Aim of the exercise: Below are records; quote them exactly from the first line through the line that contains "const FIRE_BEAD_DIAMETER = 7.6;".

[Stored entries]
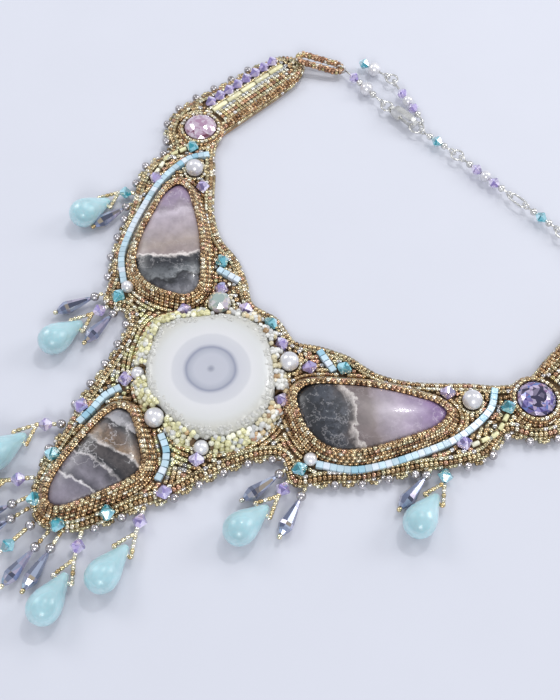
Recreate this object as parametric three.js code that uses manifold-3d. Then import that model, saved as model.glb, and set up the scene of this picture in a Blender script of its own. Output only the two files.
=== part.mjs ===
// A bead-embroidered bib necklace lying on a flat surface, modelled in millimetres with +Z up.
// The origin is on the underside of the leather backing, below the middle of the quartz slice.
// +Y runs towards the clasp at the back of the neck, and the two arms mirror each other across X = 0.

import * as THREE from 'three';
import { mergeVertices } from 'three/addons/utils/BufferGeometryUtils.js';
import Module from 'manifold-3d';

const wasm = await Module();
wasm.setup();

// Layers of the collar, from the surface up
const LEATHER = 1.0;             // leather backing
const FOUNDATION = 0.6;          // stiff cloth that the beads are sewn to
const CARPET = 1.8;              // seed beads standing on the foundation
const BED = LEATHER + FOUNDATION;
const CARPET_TOP = BED + CARPET;
const HOLE_TOP = BED + 8;         // recesses run up past the beads sewn beside them
const CARPET_INSET = 0.3;        // the carpet stops short of the leather's edge
const GAP = 0.3;                 // clearance between two pieces
const POCKET_FLOOR = 0.4;        // carpet left under a round bead
const FLOOR_GAP = 0.1;           // what lies beside the collar stays this far off the surface
const SMALLEST_EDGE = 0.02;      // shorter edges are merged where pieces are joined

// Stones
const SLICE_RADIUS = 21;         // quartz slice in the middle
const SLICE_HEIGHT = 5.8;
const ARM_STONE_LENGTH = 46;     // cabochon on each arm
const ARM_STONE_WIDTH = 23;
const PENDANT_STONE_LENGTH = 35.5;
const PENDANT_STONE_WIDTH = 21.7;
const STONE_HEIGHT = 6.2;        // crown of the cabochons above their bed
const GIRDLE_HEIGHT = 3.2;
const CRYSTAL_DIAMETER = 11.5;   // faceted crystal at the foot of each strap
const CRYSTAL_HEIGHT = 5.2;
const FIRE_BEAD_DIAMETER = 7.6;  // iridescent cut bead at the slice's upper left

// Beaded settings
const BEZEL_FOOT = 3.0;          // how far a cabochon's bezel reaches out from the stone
const BEZEL_HEIGHT = 5.4;
const BEZEL_LIP = 0.5;           // how far it leans in over the stone
const SURROUND_WIDTH = 3.3;      // beadwork round the slice
const SURROUND_HEIGHT = 3.6;
const CRYSTAL_BEZEL_FOOT = 2.3;
const CRYSTAL_BEZEL_HEIGHT = 3.3;
const STONE_SPACING = 0.6;       // between the slice's surround and the nearest bezel

// Small beads
const PEARL_LARGE = 6.0;
const PEARL_MIDDLE = 4.6;
const PEARL_SMALL = 4.0;
const BICONE = 4.0;
const CUBE = 1.8;
const CUBE_STAND = 0.5;          // how far the cubes stand above the carpet
const EDGE_BEAD = 1.2;           // seed beads along the edge that hold the fringe
const SILVER_ROUND = 3.0;
const SEED = 1.7;
const BUGLE = 2.2;
const ROLL = 2.4;                // rolled seed beadwork along each strap's inner edge

// Layout of the collar
const ARM_BEARING = 27.7;        // from the slice's middle to an arm's cabochon, degrees from +X
const ARM_TURN = 48;             // direction in which that cabochon points
const CRYSTAL_REACH = 26.8;      // from the cabochon's tip to the crystal
const STRAP_LENGTH = 50;
const STRAP_WIDTH = 15;
const STRAP_TURN = 92.3;         // direction of the strap, degrees from +X
const STRAP_BICONES = 8;
const ROWS_END = 0.86;           // share of the strap's length where its rows of beads end
const BICONE_ROW_OUT = 0.5;      // rows of the strap, as shares of its width from its axis
const ROLL_ROW_OUT = 0.28;
const POINT_MARGIN = 1.3;        // beadwork below the pendant stone's setting
const THROAT_MARGIN = 3.2;       // beadwork above the slice's surround
const OUTLINE_POINTS = 76;
const STONE_POINTS = 22;         // corners of a cabochon, its bezel and its place in the carpet
const SLICE_POINTS = 24;

// Fringe
const DROP_LENGTH = 16;
const DROP_DIAMETER = 9.5;
const DROP_HOLE = 1.3;
const DROP_HOLE_DEPTH = 2.4;     // from the drop's tip to its drilled hole
const DROP_PITCH = 16;           // a lying drop's axis rises towards its broad end, in degrees
const THREAD = 0.6;
const FORK_LENGTH = 6.4;         // the seed beads part round a drop's tip
const FORK_SPREAD = 3.1;
const CRYSTAL_DROP_LENGTH = 11;
const CRYSTAL_DROP_WIDTH = 4.4;

// Chain and clasp
const WIRE = 0.7;
const RING_DIAMETER = 5.0;
const CLASP_RING_DIAMETER = 5.8; // the ring that the clasp hooks into
const EYE_DIAMETER = 3.0;
const CHAIN_PEARL = 5.0;
const CHAIN_HEIGHT = 2.6;        // middle of the wire above the surface
const CHAIN_SILVER = 2.5;        // small silver rounds between the crystals
const LOOP_CORD = 2.2;           // copper seed beads of the loops at the strap ends
const LOOP_WIDTH = 6.2;
const LOOP_START = 0.985;        // where a loop leaves the strap, as shares of its length and width
const LOOP_OUT = 0.13;
const OVAL_LENGTH = 7.6;
const EYE_BEARING = 90;          // where the tail's eye sits on the clasp's ring, degrees from +X
const CLASP_LENGTH = 13;
const CLASP_DEPTH = 4.6;
const CLASP_THICKNESS = 2.4;
const HOOK_THICKNESS = 1.6;
const CLASP_WIRE = 1.1;
const CLASP_EYELET = 2.8;        // outer width of the ring at its root
const TRIGGER_THICKNESS = 0.8;
const TRIGGER_HUB = 2.0;
const TRIGGER_DEPTH = 0.9;
const PIVOT_PIN = 0.5;
const KNOB_DEPTH = 0.7;          // how far the trigger's knob stands below the clasp

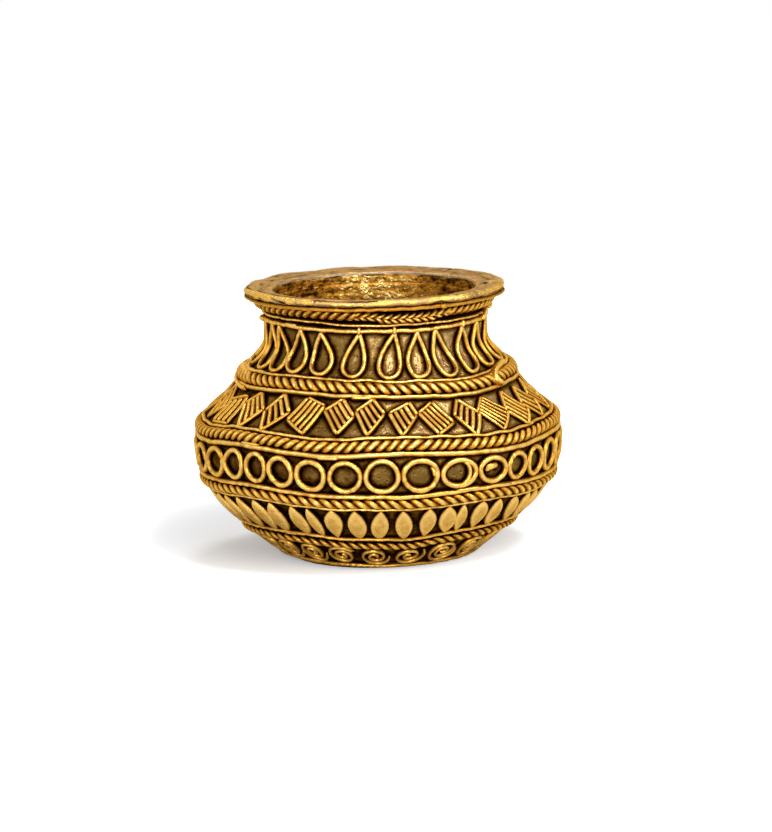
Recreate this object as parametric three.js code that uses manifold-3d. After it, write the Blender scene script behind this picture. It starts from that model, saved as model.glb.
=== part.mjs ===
// Kalash: a squat cast brass pot whose wall carries laid threads, in millimetres with +Z up.
// The origin is the centre of the underside, and the side with the seen ornament faces -Y.
// A turn is an angle round the pot: 0 at the front, growing towards +X.
// Every ornament is placed on the wall's outline, so a change of the outline carries it along.

import * as THREE from "three";
import { mergeVertices } from "three/addons/utils/BufferGeometryUtils.js";
import Module from "manifold-3d";

const wasm = await Module();
wasm.setup();

// Outside of the wall, from the sole up to the underside of the lip
const sole = { z: 0, r: 26.6 };
const foot = { z: 2.2, r: 29.2 };
const heel = { z: 9.7, r: 38.3 };
const flank = { z: 16.2, r: 45.6 };
const belly = { z: 35.2, r: 53.8 };
const swell = { z: 24.3, r: belly.r - 2.3 };
const edge = { z: 42.9, r: belly.r - 2.6 };
const shoulder = { z: 48.6, r: 45.0 };
const collar = { z: 56.7, r: 38.6 };
const neckBase = { z: 63.2, r: 33.0 };
const neckWaist = { z: 68.0, r: 32.2 };
const throat = { z: 75.6, r: 33.0 };
const flare = { z: 77.8, r: 34.9 };
const lipUnder = { z: 79.2, r: 38.3 };
const outline = [
  sole, foot, heel, flank, swell, belly, edge, shoulder,
  collar, neckBase, neckWaist, throat, flare, lipUnder,
];

// Cast sections
const wallThickness = 2.2;
const mouthRadius = 30.2;
const lipRadius = 39.0;
const lipTop = 81.4;
const lipDip = 0.85; // the lip's top face falls this much towards the mouth
const edgeBreak = 0.3; // small bevel on the lip's edges
const bellySeam = 41.4; // bowl and shoulder meet here, under the belly rope
const neckSeam = 56.7; // shoulder and neck meet here, under the shoulder rope
const lipSeam = 77.2; // neck and lip meet here
const outsideStep = 4.2; // greatest height between two rings of points on the bowl's outside
const neckStep = 1.9; // on the neck's outside, which curves more
const insideStep = 8.0; // and inside both

// Fits
const seatGap = 0.2; // between the wall and what is laid on it
const rowGap = 0.35; // between a row's pieces and the threads above and below
const threadGap = 0.15; // between a rope and the wires laid against it
const join = 0.3; // how far neighbours in a joined row reach past their boundary

// Steps that a full turn is cut into
const around = 40;

// Sways: how far the hand laid a thread above or below its height, as [degrees, millimetres]
const lipSway = [[-150, 0.0], [-40, 0.4], [-8, 0.0], [8, -0.4], [25, -0.4], [45, 0.0]];
const lipWireSway = [[-150, 0.2], [-38, 0.6], [-8, -0.2], [8, -0.3], [45, -0.5]];
const neckSway = [[-150, -0.2], [-55, 0.7], [-20, 0.2], [26, -0.2], [60, 0.0], [120, 0.3]];
const shoulderSway = [
  [-150, 0.3], [-70, 0.1], [-35, 0.7], [-5, 0.2], [12, -0.4], [40, -1.1], [70, -0.3], [130, 0.3],
];
const bellySway = [
  [-140, 0.4], [-75, -0.2], [-47, 1.3], [-14, 0.0], [2, 0.5], [45, -1.2], [72, -0.2], [130, 0.4],
];
const flankSway = [
  [-140, -0.3], [-72, 0.5], [-46, 1.6], [-10, -0.1], [10, -0.5], [35, 0.1], [62, -0.5], [130, 0.3],
];
const leafSway = [[-140, -0.3], [-42, 1.0], [-8, -0.5], [11, -1.1], [27, 0.2], [45, 0.6], [120, 0.0]];
const footSway = [[-140, 0.2], [-55, 1.1], [-25, 0.3], [0, -0.2], [35, -0.3], [110, 0.1]];
const noSway = [[0, 0]];

// Threads that run right round: width along the wall, rise off the wall, and either the height
// of the crest with its sway, or the rope that the wire is laid against, above or below it
const threads = {
  under_lip_wire: { z: 77.9, sway: noSway, width: 1.1, rise: 1.0 },
  lip_rope: { z: 75.4, sway: lipSway, width: 3.2, rise: 1.9, rope: true },
  lip_rope_wire: { z: 73.4, sway: lipWireSway, width: 0.9, rise: 1.0 },
  neck_wire: { z: 71.4, sway: neckSway, width: 1.4, rise: 1.2 },
  shoulder_upper_wire: { above: "shoulder_rope", width: 1.1, rise: 1.1 },
  shoulder_rope: { z: 56.7, sway: shoulderSway, width: 3.5, rise: 2.1, rope: true },
  shoulder_lower_wire: { below: "shoulder_rope", width: 1.3, rise: 1.2 },
  belly_upper_wire: { above: "belly_rope", width: 1.1, rise: 1.1 },
  belly_rope: { z: 41.4, sway: bellySway, width: 3.1, rise: 2.0, rope: true },
  belly_lower_wire: { below: "belly_rope", width: 1.6, rise: 1.3 },
  flank_upper_wire: { above: "flank_rope", width: 1.4, rise: 1.3 },
  flank_rope: { z: 23.9, sway: flankSway, width: 2.8, rise: 1.9, rope: true },
  flank_lower_wire: { below: "flank_rope", width: 0.9, rise: 1.0 },
  leaf_wire: { z: 11.9, sway: leafSway, width: 0.9, rise: 1.0 },
  foot_rope: { z: 9.2, sway: leafSway, width: 2.4, rise: 1.7, rope: true },
  foot_wire: { z: 1.0, sway: footSway, width: 1.1, rise: 1.1 },
};

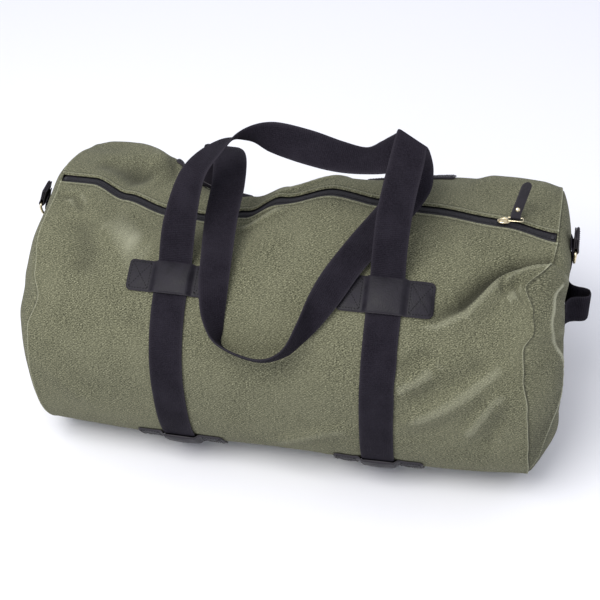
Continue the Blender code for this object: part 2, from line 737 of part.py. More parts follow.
CANVAS_FINISH = ((0.181, 0.184, 0.138), 0.95, 0.0)
BINDING_FINISH = ((0.025, 0.024, 0.030), 0.90, 0.0)
WEBBING_FINISH = ((0.024, 0.021, 0.028), 0.80, 0.0)
LEATHER_FINISH = ((0.050, 0.047, 0.060), 0.45, 0.0)
TAPE_FINISH = ((0.018, 0.016, 0.022), 0.85, 0.0)
COIL_FINISH = ((0.020, 0.018, 0.024), 0.50, 0.0)
BRASS_FINISH = ((0.78, 0.68, 0.45), 0.25, 1.0)


def main():
    for existing in list(bpy.data.objects):
        bpy.data.objects.remove(existing)
    make_main_panel()
    make_zip()
    make_slider()
    make_pull()
    make_keepers()
    make_handles()
    for name, side in (("left", -1), ("right", 1)):
        make_end_panel("end_panel_" + name, side)
        make_seam_binding("seam_binding_" + name, side)
        make_band("webbing_band_" + name, side * BAND_X)
        make_end_strip("end_strip_" + name, side)
        make_ring_tab("ring_tab_" + name, side)
        make_ring("d_ring_" + name, side)
        make_grab_handle("grab_handle_" + name, side)


main()
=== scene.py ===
"""The looks of a slack canvas duffel bag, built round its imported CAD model.

Metres, +Z up, in the row frame. The canvas is one surface, worked out from the CAD's
oval section and then given the slack bag's dents and folds. Everything sewn on the bag
is laid on that surface.
"""

import json
import math

import bpy
import numpy as np
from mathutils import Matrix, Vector, noise


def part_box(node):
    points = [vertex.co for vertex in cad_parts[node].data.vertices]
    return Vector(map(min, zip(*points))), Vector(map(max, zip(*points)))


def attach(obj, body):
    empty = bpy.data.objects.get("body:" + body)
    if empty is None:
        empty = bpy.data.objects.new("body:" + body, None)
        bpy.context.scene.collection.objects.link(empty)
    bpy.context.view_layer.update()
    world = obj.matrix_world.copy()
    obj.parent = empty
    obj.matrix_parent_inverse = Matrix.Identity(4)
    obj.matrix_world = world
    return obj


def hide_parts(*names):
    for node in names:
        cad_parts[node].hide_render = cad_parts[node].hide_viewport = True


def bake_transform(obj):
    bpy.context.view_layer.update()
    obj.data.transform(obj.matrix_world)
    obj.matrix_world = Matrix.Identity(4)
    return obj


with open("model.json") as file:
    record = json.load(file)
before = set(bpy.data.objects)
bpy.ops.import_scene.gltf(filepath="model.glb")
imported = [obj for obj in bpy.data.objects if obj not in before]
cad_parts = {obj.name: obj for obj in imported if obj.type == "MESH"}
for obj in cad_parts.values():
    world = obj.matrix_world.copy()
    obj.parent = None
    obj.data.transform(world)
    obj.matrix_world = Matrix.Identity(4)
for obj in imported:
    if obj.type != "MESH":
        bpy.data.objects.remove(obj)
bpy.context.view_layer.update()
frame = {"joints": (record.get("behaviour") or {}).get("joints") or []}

# ---- sizes from the frame

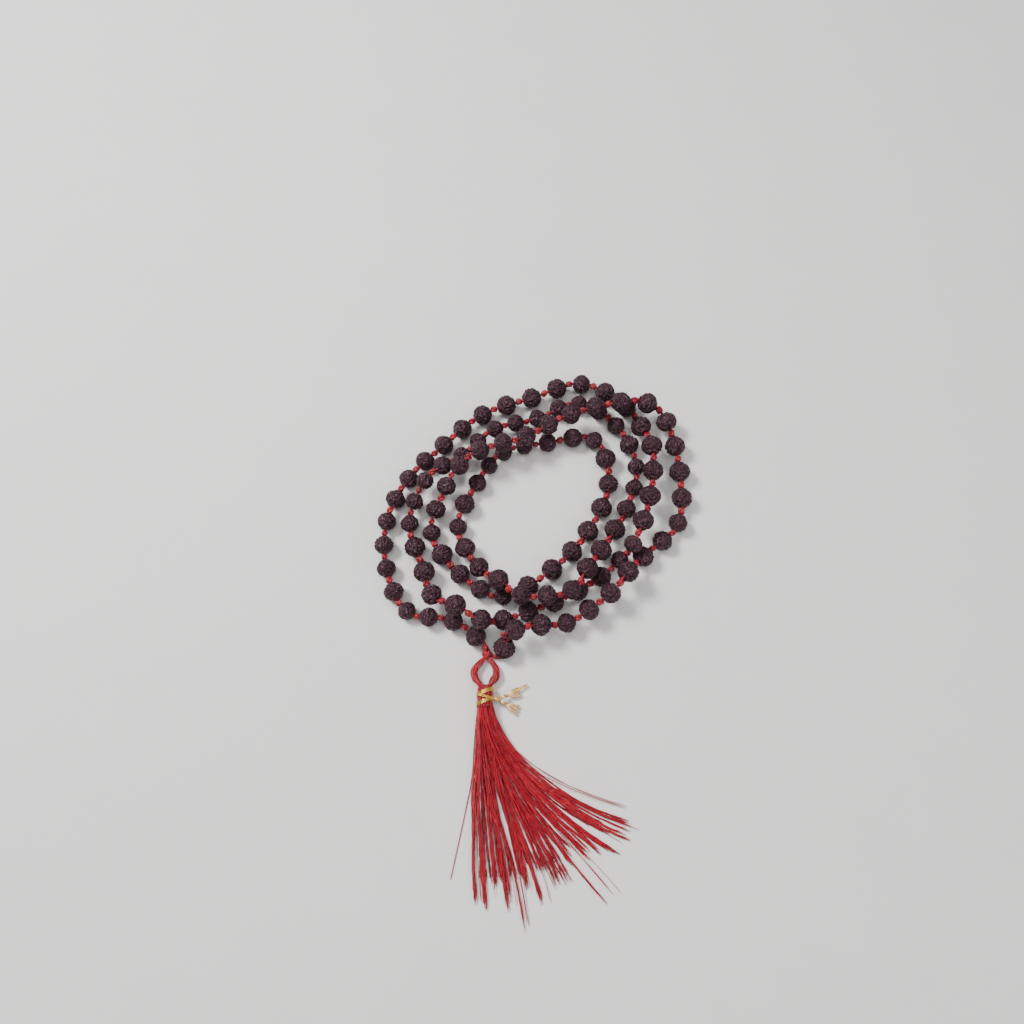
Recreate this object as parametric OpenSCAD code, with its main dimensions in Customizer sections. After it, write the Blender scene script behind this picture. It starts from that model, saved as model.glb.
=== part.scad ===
// Prayer beads (mala): 108 seed beads and a guru bead, knotted on one thread,
// laid down in a coil of four turns, with a silk tassel bound by gold thread.
// X is to the right, the tassel points along -Y, Z is up from the surface that it lies on.

/* [Beads] */
// Diameter of a bead of size 1, across its bore
bead_d = 7.4; // [7.2:0.1:7.5]
// Length of a bead of size 1, along its bore
bead_l = 6.4; // [6:0.1:6.6]
// Diameter of the bore through a bead
bore_d = 1.5; // [1.4:0.1:1.7]
// Diameter of the worn dimple round each mouth of the bore
mouth_d = 3.2; // [2.8:0.1:3.4]
// Depth of that dimple
mouth_depth = 0.5; // [0.3:0.1:0.6]
// Diameter of the guru bead
guru_d = 8; // [7.6:0.1:8.2]

/* [Thread] */
// Diameter of the red thread inside a bead
thread_d = 1; // [0.8:0.1:1.1]
// Diameter of the knot between two beads of size 1
knot_d = 2.4; // [2:0.1:2.6]
// Distance from bead to bead along the thread, for beads of size 1
knot_pitch = 8.75; // [8.6:0.05:8.9]

/* [Tassel] */
// Diameter of the two silk cords of the neck
neck_cord_d = 2; // [1.6:0.1:2.2]
// Diameter of the bound head of the tassel
head_d = 5.4; // [4.8:0.1:5.6]
// Diameter of one gold thread
gold_d = 0.4; // [0.3:0.05:0.5]
// How many times the gold thread goes round in one band
gold_turns = 3; // [2:1:4]
// Thickness of the fringe where it lies flat
fringe_h = 2; // [1.5:0.1:2.5]

/* [Hidden] */
// How far round the thread each size may vary
size_range = [0.9, 1.06];
// Beads lying under others are drawn together, this many to a node
group_size = 8;
// The first bead of each turn of the coil. The last turn lies uppermost, and each of its
// beads is drawn by itself.
turn_starts = [1, 27, 61, 80, 109];
first_single = turn_starts[3];
bead_count = turn_starts[4] - 1;
smooth = 72;
fine = 40;
thread_sides = 8;
// Flat part of a bead's outline, between its axis and the middle of its side arc
shoulder = (bead_d - bead_l) / 2;
// The thread is looser, and so thicker, where it is outside the beads
bare_d = thread_d + 0.2;

// The route of the thread: [bead number, x, y, height of the bead's underside].
// Beads between two rows lie on a smooth curve through them.
route = [
    [0, -13, -7, 0], [1, -20, -2, 0], [2, -27.5, 3, 0], [4, -43, 6.5, 0], [6, -50.5, 21, 0],
    [8, -51, 37.5, 0], [10, -44, 53, 0], [12, -32, 65.5, 0], [14, -18.5, 77, 0],
    [16, -1, 83.5, 0], [18, 17, 89, 0], [20, 33, 80, 0], [21, 37.5, 72, 1.5],
    [22, 40.5, 63.5, 4.5], [24, 39, 45, 5], [26, 32.5, 28, 6], [27, 28.5, 24, 0],
    [28, 22, 18, 0], [30, 6, 9.5, 0], [32, -11, 3.5, 0], [33, -18, 2.5, 6],
    [34, -26.5, 7, 6.5], [35, -34.5, 11, 4.5], [36, -37.5, 19.5, 1], [38, -43, 36.5, 1],
    [40, -38, 51, 4], [41, -32, 56.5, 4], [42, -25.5, 61, 2], [44, -14, 71, 2],
    [46, 1, 75.5, 0.5], [48, 16, 81.5, 0], [50, 29, 73, 0], [52, 35.5, 57.5, 0],
    [54, 31.5, 42, 0], [56, 22, 26.5, 3], [57, 17, 19.5, 6], [58, 11.5, 12, 7.5],
    [60, -5, 10.5, 7], [61, -12.5, 15.5, 6.5], [62, -19, 20.5, 3.5], [64, -26.5, 35.5, 0],
    [66, -20, 51.5, 0], [68, -11, 63, 0], [70, 4.5, 66.5, 0], [72, 21, 67.5, 0],
    [74, 25.5, 51, 0], [76, 18, 34, 0], [78, 5.5, 20.5, 0], [80, -11, 11.5, 0],
    [82, -25.5, 19, 0], [84, -35.5, 33.5, 0], [86, -30.5, 49, 4], [87, -26, 55, 8],
    [88, -19, 60.5, 8], [90, -3, 66, 7.5], [92, 12.5, 74.5, 6.5], [94, 30, 78.5, 7.5],
    [95, 39.5, 79, 5.5], [96, 46.5, 73.5, 2], [98, 50.5, 55.5, 0], [100, 49, 37, 0],
    [102, 36.5, 25, 0], [103, 30.5, 18.5, 5.5], [104, 24.5, 11.5, 4.5], [106, 10, 2, 2],
    [107, 1.5, 1, 4], [108, -7, -1, 6.5], [109, -15, -5, 6]
];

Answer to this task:
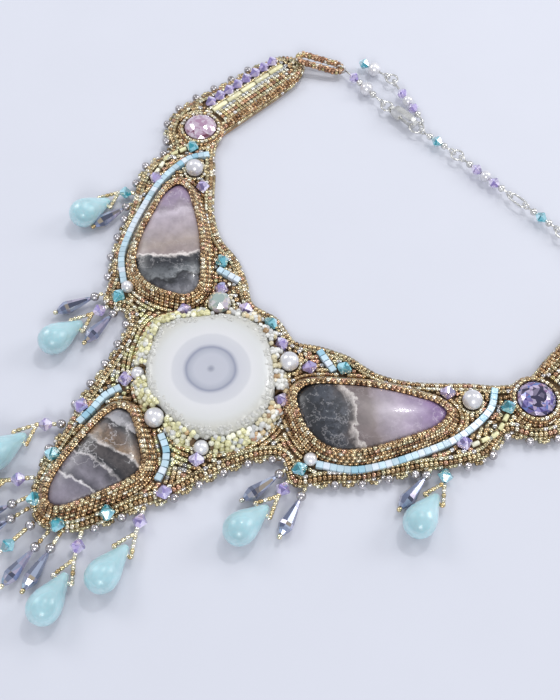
Recreate this object as parametric three.js code that uses manifold-3d. Then import that model, saved as model.glb, and set up the scene of this picture in a Blender script of its own. Output only the two files.
=== part.mjs ===
// A bead-embroidered bib necklace lying on a flat surface, modelled in millimetres with +Z up.
// The origin is on the underside of the leather backing, below the middle of the quartz slice.
// +Y runs towards the clasp at the back of the neck, and the two arms mirror each other across X = 0.

import * as THREE from 'three';
import { mergeVertices } from 'three/addons/utils/BufferGeometryUtils.js';
import Module from 'manifold-3d';

const wasm = await Module();
wasm.setup();

// Layers of the collar, from the surface up
const LEATHER = 1.0;             // leather backing
const FOUNDATION = 0.6;          // stiff cloth that the beads are sewn to
const CARPET = 1.8;              // seed beads standing on the foundation
const BED = LEATHER + FOUNDATION;
const CARPET_TOP = BED + CARPET;
const HOLE_TOP = BED + 8;         // recesses run up past the beads sewn beside them
const CARPET_INSET = 0.3;        // the carpet stops short of the leather's edge
const GAP = 0.3;                 // clearance between two pieces
const POCKET_FLOOR = 0.4;        // carpet left under a round bead
const FLOOR_GAP = 0.1;           // what lies beside the collar stays this far off the surface
const SMALLEST_EDGE = 0.02;      // shorter edges are merged where pieces are joined

// Stones
const SLICE_RADIUS = 21;         // quartz slice in the middle
const SLICE_HEIGHT = 5.8;
const ARM_STONE_LENGTH = 46;     // cabochon on each arm
const ARM_STONE_WIDTH = 23;
const PENDANT_STONE_LENGTH = 35.5;
const PENDANT_STONE_WIDTH = 21.7;
const STONE_HEIGHT = 6.2;        // crown of the cabochons above their bed
const GIRDLE_HEIGHT = 3.2;
const CRYSTAL_DIAMETER = 11.5;   // faceted crystal at the foot of each strap
const CRYSTAL_HEIGHT = 5.2;
const FIRE_BEAD_DIAMETER = 7.6;  // iridescent cut bead at the slice's upper left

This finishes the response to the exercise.